Just up the road at Bernina Stretch and Sew, you can get your sewing machine serviced, find a small variety of specialty fabrics for clothing, and browse a small selection of quilting cotton. For the shop hop, they offer you a choice from few different free block patterns. The best part in this store was an enthusiastic friendly clerk who was happy to have people stopping by on the shop hop and had come up with a game for people who purchase items. Once I picked out my fabrics and was ready to pay, I was given a ball to toss over the counter onto a cardboard game area on the floor. Whatever amount the ball fell onto was my percentage of sale on that purchase. I luckily got 29%…what fun! What will you get?

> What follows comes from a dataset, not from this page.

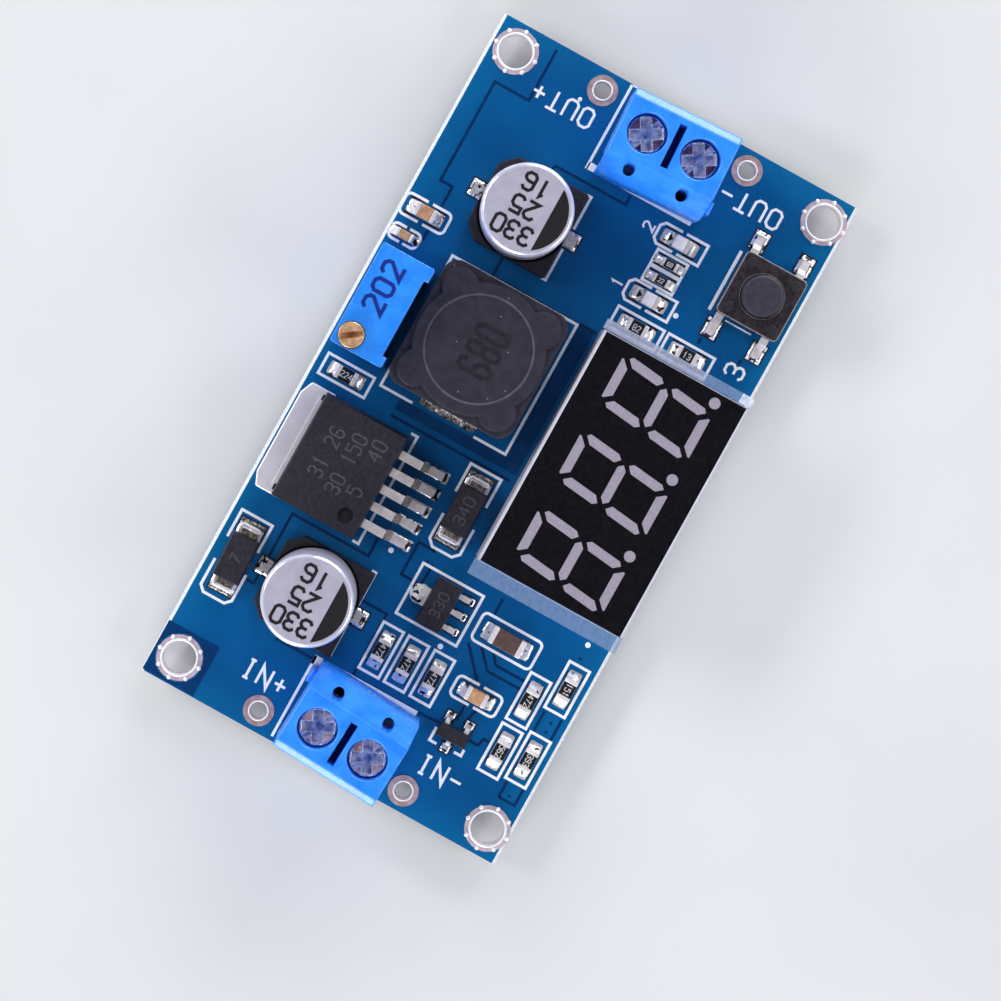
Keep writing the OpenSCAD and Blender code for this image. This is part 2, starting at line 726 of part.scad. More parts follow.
// Clear lens, moulded with a slope at each end
module indicator_lenses() color("white") for (c = indicators) on_board(c[0], c[1])
    translate([0, 0, c[2][2] - 0.02]) rotate([90, 0, 0]) linear_extrude(c[2][1] - 0.05, center = true)
        polygon([[-0.6, 0], [0.6, 0], [0.5, indicator_lens_h - c[2][2]], [-0.5, indicator_lens_h - c[2][2]]]);

// ---------- Push switch ----------

module switch_base() color("dimgray") on_board(switch_at) {
    difference() {
        translate([0, 0, 0.1]) linear_extrude(cover_z - 0.1)
            rounded_square(switch_side - 0.2, switch_side - 0.2, 0.4);
        translate([0, 0, switch_well_z]) cylinder(r = switch_well_r, h = cover_z, $fn = 48);
    }
    // Posts that hold the cover down, with staked heads
    for (x = [-1, 1], y = [-1, 1]) translate([x * stake_at, y * stake_at, cover_z - 0.2])
        cylinder(r = stake_r, h = cover_t + 0.3, $fn = 24);
}

module switch_cover() color("gray") on_board(switch_at) translate([0, 0, cover_z]) linear_extrude(cover_t)
    difference() {
        rounded_square(switch_side, switch_side, 0.45);
        circle(button_r + 0.1, $fn = 48);
        for (x = [-1, 1], y = [-1, 1]) translate([x * stake_at, y * stake_at]) circle(stake_r, $fn = 24);
    }

// Button: a cap that stands through the cover, a flange that keeps it in, and a nib on the dome
module switch_button() color("dimgray") on_board(switch_at) rotate_extrude($fn = 48) polygon([
    [0, nib_z], [0.7, nib_z], [0.7, 2.2],
    [button_flange_r, 2.2], [button_flange_r, cover_z - 0.03], [button_r, cover_z - 0.03],
    [button_r, button_h - 0.2], [button_r - 0.2, button_h], [0, button_h]
]);

function dome_point(share, lift) = [dome_r * share, lift + dome_rise * (1 - share * share)];

// Snap dome that gives the click and brings the button back
module switch_dome() color("silver") on_board(switch_at) translate([0, 0, switch_well_z])
    rotate_extrude($fn = 48) polygon(concat(
        [for (i = [0:6]) dome_point(i / 6, dome_t)],
        [for (i = [6:-1:0]) dome_point(i / 6, 0)]
    ));

module switch_leads() color("silver") on_board(switch_at)
    for (a = [0, 180], y = [-2.25, 2.25]) rotate([0, 0, a]) translate([0, y, 0])
        bent_strip([[2.9, 0.9], [3.5, 0.9], [3.9, 0.1], [4.9, 0.1]], 0.2, 0.75);

// ---------- Display ----------

// Upper right segment of a digit that stands upright about the origin, as unsloped points
function side_segment() = let (x = digit_w / 2, y = digit_h / 2) [
    [x - 0.3, y - 0.58], [x, y - 0.85], [x, 0.8], [x - 0.32, 0.42], [x - segment_w, 0.86],
    [x - segment_w, y - 1.15]
];
function top_segment() = let (x = digit_w / 2, y = digit_h / 2) [
    [x - 0.6, y], [x - 0.55, y - 0.15], [x - 1.15, y - segment_w],
    [-x + 1.15, y - segment_w], [-x + 0.55, y - 0.15], [-x + 0.6, y]
];
function middle_segment() = let (x = digit_w / 2 - 0.55, y = segment_w / 2) [
    [x, 0], [x - 0.4, y], [-x + 0.4, y], [-x, 0], [-x + 0.4, -y], [x - 0.4, -y]
];
function flipped(points, sx, sy) = [for (p = points) [sx * p[0], sy * p[1]]];
function slanted(points) = [for (p = points) [p[0] + p[1] * tan(digit_slant), p[1]]];

module digit_segments() {
    for (sx = [-1, 1], sy = [-1, 1]) polygon(slanted(flipped(side_segment(), sx, sy)));
    for (sy = [-1, 1]) polygon(slanted(flipped(top_segment(), 1, sy)));
    polygon(slanted(middle_segment()));
    translate([2.79, -4.23]) circle(0.5, $fn = 32);
}

module all_segments() for (i = [-1:1]) translate([i * digit_pitch, 0]) digit_segments();

module display_case() color("whitesmoke") on_board(display_at) difference() {
    translate([0, 0, case_foot]) linear_extrude(face_z - face_t - case_foot)
        square([case_l, case_w], center = true);
    translate([0, 0, case_foot + 1]) linear_extrude(face_z) all_segments();
}

module display_face() color("black") on_board(display_at) translate([0, 0, face_z - face_t])
    linear_extrude(face_t) difference() {
        square([case_l - 0.2, case_w - 0.25], center = true);
        all_segments();
    }

module display_segments() color("thistle") on_board(display_at) translate([0, 0, case_foot + 1])
    linear_extrude(face_z - case_foot - 1) all_segments();

module display_back() color("darkseagreen") difference() {
    on_board(display_at) translate([-case_l / 2 + 0.2, -case_w / 2 + 0.2, case_foot - back_t])
        cube([case_l - 0.4, case_w - 0.4, back_t]);
    at_display_pins() cylinder(r = fine_pin_r, h = 2, $fn = 24);
}

module display_pins() color("silver") at_display_pins() translate([0, 0, -board_t - pin_proud])
    cylinder(r = fine_pin_r, h = board_t + pin_proud + case_foot, $fn = 24);

module display_film() color("aliceblue", 0.5) on_board(display_at + film_shift)
    translate([-film_size[0] / 2, -film_size[1] / 2, face_z]) cube([film_size[0], film_size[1], film_t]);

// ---------- Controller on the underside ----------

module under_board(place) translate([place[0], place[1], 0]) mirror([0, 0, 1]) children();

module controller_body() color("dimgray") under_board(controller_at) moulded_block([6.5, 4.4, 1.05], 0.1, 0.55, 0.12);

module controller_leads() color("silver") under_board(controller_at)
    for (a = [90, -90], i = [-4.5:4.5]) rotate([0, 0, a]) translate([0, i * 0.65, 0])
        bent_strip([[2.2, 0.55], [2.5, 0.55], [2.7, 0.07], [3.2, 0.07]], 0.14, 0.24);

// ---------- Drawing ----------

circuit_board();
pad_rings();
surface_solder();
pin_solder();
input_terminal_housing();
input_terminal_contacts();
input_plus_guard();
input_minus_guard();
input_plus_screw();
input_minus_screw();
output_terminal_housing();
output_terminal_contacts();
output_plus_guard();
output_minus_guard();
output_plus_screw();
output_minus_screw();
input_capacitor_base();
input_capacitor_can();
input_capacitor_leads();
output_capacitor_base();
output_capacitor_can();
output_capacitor_leads();
inductor_shield();
inductor_core();
inductor_winding();
inductor_terminals();
regulator_body();
regulator_tab();
regulator_leads();
rectifier_body();
rectifier_leads();
input_diode_body();
input_diode_leads();
trimmer_case();
trimmer_screw();
trimmer_pins();
logic_supply_body();
logic_supply_leads();
transistor_body();
transistor_leads();
resistor_bodies();
ceramic_capacitors();
chip_end_caps();
indicator_bases();
indicator_lenses();
switch_base();
switch_cover();
switch_button();
switch_dome();
switch_leads();
display_case();
display_face();
display_segments();
display_back();
display_pins();
display_film();
controller_body();
controller_leads();
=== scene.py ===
# %% [markdown]
# # Dressing a step-down converter board
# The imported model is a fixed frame: every solid already lies at its real size and place, in metres.
# This lesson gives each piece its finish and adds what is too fine for the solids, such as the white
# legend, the solder's flow and the printed numbers. It never moves or resizes a solid. Lengths are
# written in millimetres and are turned into metres at the last moment.

# %% Load the frame
import math
import random

import bmesh
import bpy
from mathutils import Matrix, Vector, noise
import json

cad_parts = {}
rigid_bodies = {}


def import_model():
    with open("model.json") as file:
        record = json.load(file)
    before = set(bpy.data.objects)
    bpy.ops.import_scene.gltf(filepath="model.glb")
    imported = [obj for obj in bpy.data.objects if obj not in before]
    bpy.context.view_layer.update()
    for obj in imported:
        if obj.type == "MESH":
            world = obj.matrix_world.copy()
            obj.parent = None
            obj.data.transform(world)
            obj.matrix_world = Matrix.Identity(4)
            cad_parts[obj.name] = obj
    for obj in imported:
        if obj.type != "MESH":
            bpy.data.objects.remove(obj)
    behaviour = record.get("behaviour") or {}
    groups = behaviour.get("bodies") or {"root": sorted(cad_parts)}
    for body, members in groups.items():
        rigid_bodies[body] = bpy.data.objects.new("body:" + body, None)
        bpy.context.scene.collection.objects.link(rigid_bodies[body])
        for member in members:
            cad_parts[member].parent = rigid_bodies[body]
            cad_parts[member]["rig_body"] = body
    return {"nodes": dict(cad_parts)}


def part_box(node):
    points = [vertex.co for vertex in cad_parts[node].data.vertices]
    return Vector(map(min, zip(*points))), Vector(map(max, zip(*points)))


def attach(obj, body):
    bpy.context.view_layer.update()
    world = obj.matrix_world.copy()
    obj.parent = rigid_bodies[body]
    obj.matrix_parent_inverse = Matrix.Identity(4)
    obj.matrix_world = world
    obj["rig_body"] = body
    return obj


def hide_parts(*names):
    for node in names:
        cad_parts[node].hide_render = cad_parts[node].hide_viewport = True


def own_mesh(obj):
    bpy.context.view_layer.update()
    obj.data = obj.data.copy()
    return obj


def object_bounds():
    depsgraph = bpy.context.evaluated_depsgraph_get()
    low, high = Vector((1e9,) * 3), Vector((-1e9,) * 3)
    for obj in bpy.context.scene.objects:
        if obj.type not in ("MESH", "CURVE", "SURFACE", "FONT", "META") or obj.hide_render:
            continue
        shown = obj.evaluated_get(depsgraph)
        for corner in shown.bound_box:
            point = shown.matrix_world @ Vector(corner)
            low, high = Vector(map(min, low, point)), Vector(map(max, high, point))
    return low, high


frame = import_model()
cad_low, cad_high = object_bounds()
scene = bpy.context.scene
MM = 0.001  # one millimetre in the frame's metres
print("CAD box in mm:", [round(side / MM, 2) for side in cad_high - cad_low])

# %% [markdown]
# ## Camera
# The board is seen from straight above, turned by 61 degrees, from about 270 mm away. A view from that
# near shows a little of the tall parts' sides. The lens isn't over the middle of the picture, so the
# camera gets a small shift, as a view camera does, and the board stays free of keystone lines.

# %% Camera
BOARD_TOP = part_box("circuit_board")[1].z / MM
PICTURE_WIDTH = 88.1  # across the picture, at the board's face
LENS_HEIGHT = 270  # above the board's face
LENS_OVER = Vector((3.6, 8.2))  # the spot right below the lens
PICTURE_MIDDLE = Vector((-4.7, -2.5))
ROLL = math.radians(-60.98)
SENSOR = 36  # width of the film, as in a 35 mm camera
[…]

Last stop for the day was at A Common Thread in south Portland. Again, an unlikely location in an industrial park type area, but many friendly staff helping customers, a class going on where you could practice quilting on their machines, and fabrics of a few different styles (canvas, modern cotton, batik, flannel) to inspire projects. They even had a great selection of clearance ($5.99/yd) fabrics. The shop hop block looked like a stained glass window and for $3 you could buy the other three blocks to fill out the pattern. They also gave a free bag, convenient to collect all the other treasures from the day of shop hopping.
Made it out to Sandra’s Stitches in Hillsboro. Glad my map found it since it’s tucked away in what looks like an apartment complex and happy I had the day off since their hours are a little more limited than some of the other nearby shops.
Looks can be deceiving though and right inside is a great supply of children’s themed fabric and panels. Again, not super friendly staff, but worth going there if you’re looking for a particular novelty fabric or panel to make into a quick project (I got something for potholders). They also have a great selection of coordinating fabrics (moda tone on tone).
At the start of this shop hop, I picked up my passport at the Quilter’s Corner Store and I planned ahead to turn it in there when completed. Today was the day…the end of my first complete shop hop! Lots of great ideas at her shop, including a table runner idea that would work with any 12″ center block, shown here with the extra pieces from the free crocus block as part of the shop hop.
Thanks again to Deb (from QCS) for coordinating this event. I’m looking forward already to the summer version, Sunshine and Stitches! Speaking of sunshine, look what I found outside her shop…breaking through the Snowflakes Raindrops…a rainbow!
My college friend and his wife recently had a baby girl, and I had a great time making a baby quilt for them. The idea of a jelly roll quilt was appealing because of the number of fabrics that could easily be included, to give an “I spy” type quality to the quilt top. I used the Jelly Roll Inspirations book, Birthday Gift pattern and started with a Moda jelly roll that included circus theme (for one of the baby’s uncle who is in a circus), music theme (for another of the baby’s uncles who plays cello and piano), and modern bright colors perfect for a Portland couple. Deb at Quilter’s Corner Store helped me pick out the fabric for the back, white tone-on-tone, and yellow/gray polka dots for binding.
Next step was to learn how to piece together the blocks using those 2.5″ jelly roll strips. Friends helped me decide the placement of the blocks to be the most visually appealing and one friend helped me put hundred’s of pins in to hold it in place for quilting.
Since so far, I only feel confident quilting in straight lines, that’s what I did, using a gray thread so it wouldn’t show up. Along the way, I found a “humility or truth block”, one of the white rectangles is sewn inside out, which proves it was done by human hands and indicates good luck for the recipient!
I put on the binding with Lucy’s company during the snow storm of 2014, and presented the quilt in mid-March to Imogen. Hope she and her family enjoy it…I surely enjoyed the creative process of making it for her!